I have a small handmade crèche set from Ireland that I really treasure. It’s tiny!
A small snowman family my grandmother gave me before she passed. We have a very large family so she didn’t give very many gifts to the grandchildren. She found out I collect snowmen for Christmas and had to get it for me. I will always have that little family to remind me of her.
I’ve raised Siberian Huskies for 25 yrs & Ive collected Husky ornaments from all over the world. Every one is dear to me and carries a memory of sled dog races or dog shows, pot lucks, barbeques. Every ornament is about a special time & the people I shared it with.
From the time I was a very small child, it was my ‘job’ to put up one ornament, a small wooden bird made of a sphere for a body, a smaller sphere for a head, with a flat beak and tail slotted in appropriately – all rolled in dull gold glitter! Now, over 60 yrs later, I still put this sweet little folk bird up each Christmas. It is a little battered & much less glittery – I get that!
a vintage angel from my grandmother’s cache of holiday decorations!
I have quite a few hand painted Ornaments that my best friend Jenna has given to me over the years. I just love them.
Maybe the pottery creche from Spain in 1971, or maybe the many tree ornaments made by hand by me, family, or friends. It’s too hard to choose one favourite!
I have a hand carved olive wood nativity set that I purchased with my first post college pay check. We reverently take that set out and pack it up each year. I’ve now owned it for over 45 years.
My vintage Shawnee sock darn lady that comes out of the display cabinet to be my tree topper.
My father was a scroll saw crafter in his retirement years. While I treasure all of the things he has made for me, my favorite is a Santa that hangs on our tree.
A really kitschy Christmas stocking I knit for my husband 40 years ago, complete with his name spelled out in sequins.

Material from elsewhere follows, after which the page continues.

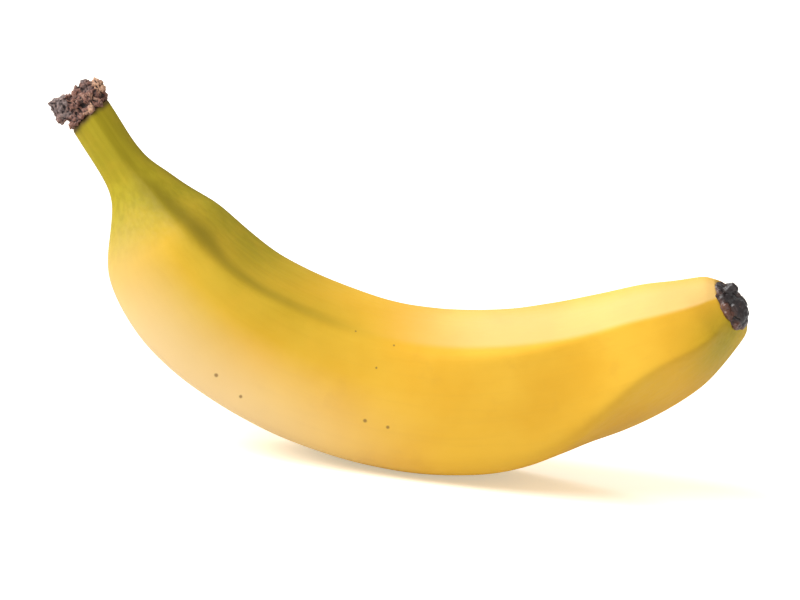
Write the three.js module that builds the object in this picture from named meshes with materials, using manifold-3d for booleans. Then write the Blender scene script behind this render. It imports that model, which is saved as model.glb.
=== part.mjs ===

The first year my husband and I spent Christmas together we bought a tree from a local farm (we’re in Maine). Upon setting the tree up in our apartment we found a tiny bird’s nest hidden in the branches. We’ve carefully saved the fragile thing and placed it in every Christmas tree since (going on 21 years now)!
Last year I completed a home made advent calendar. Sewn tree in the background and 25 knitted ornaments.
A needlepoint stocking from my grandmother who has passed.
I’m not sure I only have a single most treasured decoration. I have a sterling silver nativity pin that I wear everyday that helps me to remember to keep the season’s meaning in proper perspective. So, I think, it will be the one I will be sure to pass to the next generation.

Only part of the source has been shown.